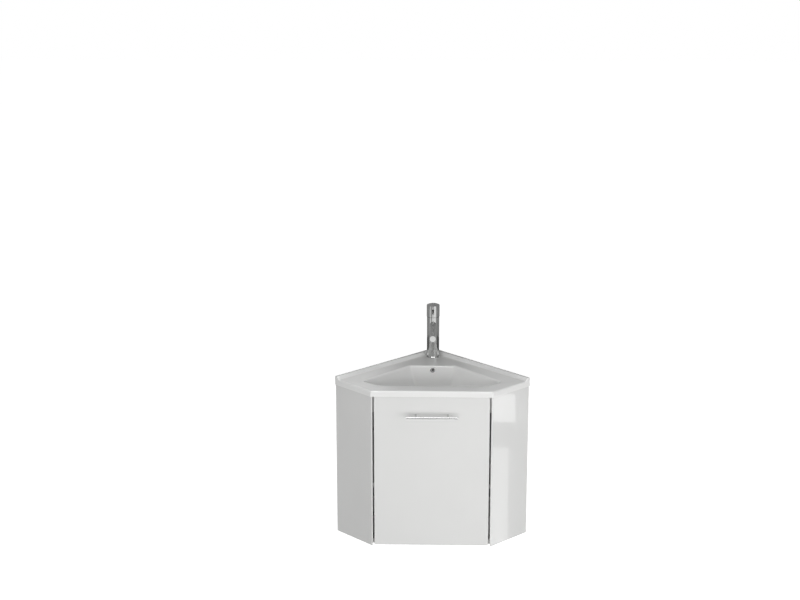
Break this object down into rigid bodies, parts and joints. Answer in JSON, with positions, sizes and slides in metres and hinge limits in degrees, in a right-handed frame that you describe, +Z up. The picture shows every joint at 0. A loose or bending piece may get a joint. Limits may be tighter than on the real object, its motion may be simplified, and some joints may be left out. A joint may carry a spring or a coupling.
{
  "type": "corner vanity unit",
  "caption": "Wall-hung corner vanity: five-sided white cabinet with one hinged door, moulded corner washbasin, single-lever mixer tap and bottle trap.",
  "frame": {"origin": "On the corner line of the two walls, level with the underside of the cabinet (mount wall_corner).", "axes": "+X to the right, -Y out of the corner through the door, +Z up; the walls stand at 45 degrees to X."},
  "size_m": [0.6414, 0.4738, 0.7299],
  "materials": {
    "white_ceramic": "smooth gloss",
    "white_gloss_board": "high-gloss white faced board",
    "white_board": "white melamine-faced board",
    "chrome": "polished chrome",
    "steel": "nickel-plated steel",
    "brass": "machined",
    "black_rubber": "matte",
    "white_plastic": "satin moulded",
    "clear_buffer": "soft translucent"
  },
  "bodies": {
    "cabinet": {"washbasin": "white_ceramic", "overflow_ring": "chrome", "side_panel_left": "white_gloss_board", "side_panel_right": "white_gloss_board", "bottom_panel": "white_board", "upper_rail_left": "white_board", "upper_rail_right": "white_board", "lower_rail_left": "white_board", "lower_rail_right": "white_board", "front_stretcher": "white_board", "shelf": "white_gloss_board", "shelf_pins": "steel", "cam_connectors": "steel", "corner_brackets": "steel", "stretcher_brackets": "steel", "bracket_screws": "steel", "door_buffers": "clear_buffer", "hinge_arm_upper": "steel", "hinge_arm_lower": "steel", "hinge_plate_upper": "steel", "hinge_plate_lower": "steel", "hinge_screws": "steel", "tap_base_ring": "chrome", "tap_body": "chrome", "aerator": "white_plastic", "cartridge": "white_plastic", "cartridge_ring": "brass", "tap_stud": "steel", "tap_seal": "black_rubber", "tap_clamp": "steel", "tap_nut": "brass", "waste_body": "chrome", "waste_seal": "black_rubber", "waste_washer": "black_rubber", "waste_nut": "white_plastic", "plug_guide": "white_plastic", "trap_inlet_nut": "white_plastic", "trap_inlet_tube": "white_plastic", "trap_neck_nut": "white_plastic", "trap_body": "white_plastic", "trap_cup": "white_plastic", "trap_outlet_nut": "white_plastic", "outlet_pipe": "white_plastic"},
    "door": {"door_panel": "white_gloss_board", "handle_bar": "chrome", "handle_posts": "chrome", "handle_screws": "steel", "hinge_cup_upper": "steel", "hinge_cup_lower": "steel", "cup_screws": "steel", "hinge_pins": "steel"},
    "mixer_cap": {"mixer_cap": "chrome", "cartridge_stem": "brass", "lever_pivot_pin": "steel"},
    "mixer_lever": {"lever_hub": "chrome", "lever_pin": "chrome"},
    "waste_plug": {"waste_plug": "chrome", "plug_seal": "black_rubber"}
  },
  "joints": [
    {"name": "door_hinge", "type": "hinge", "parent": "cabinet", "child": "door", "pos_m": [-0.17768, -0.43182, 0.25], "axis": [0, 0, -1], "range_deg": [0, 100]},
    {"name": "cap_turn", "type": "hinge", "parent": "cabinet", "child": "mixer_cap", "pos_m": [0, -0.068, 0.6816], "axis": [0, 0, 1], "range_deg": [-45, 45]},
    {"name": "lever_lift", "type": "hinge", "parent": "mixer_cap", "child": "mixer_lever", "pos_m": [0, -0.068, 0.6986], "axis": [-1, 0, 0], "range_deg": [0, 22]},
    {"name": "plug_lift", "type": "slide", "parent": "cabinet", "child": "waste_plug", "axis": [0, 0, 1], "range_m": [0, 0.008]}
  ]
}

::::::

**WHAT YOU SHOULD DO**
Within the material above, find the lines that contain the word "joints"; copy them.

**EXERCISE OUTPUT**
Break this object down into rigid bodies, parts and joints. Answer in JSON, with positions, sizes and slides in metres and hinge limits in degrees, in a right-handed frame that you describe, +Z up. The picture shows every joint at 0. A loose or bending piece may get a joint. Limits may be tighter than on the real object, its motion may be simplified, and some joints may be left out. A joint may carry a spring or a coupling.
  "joints": [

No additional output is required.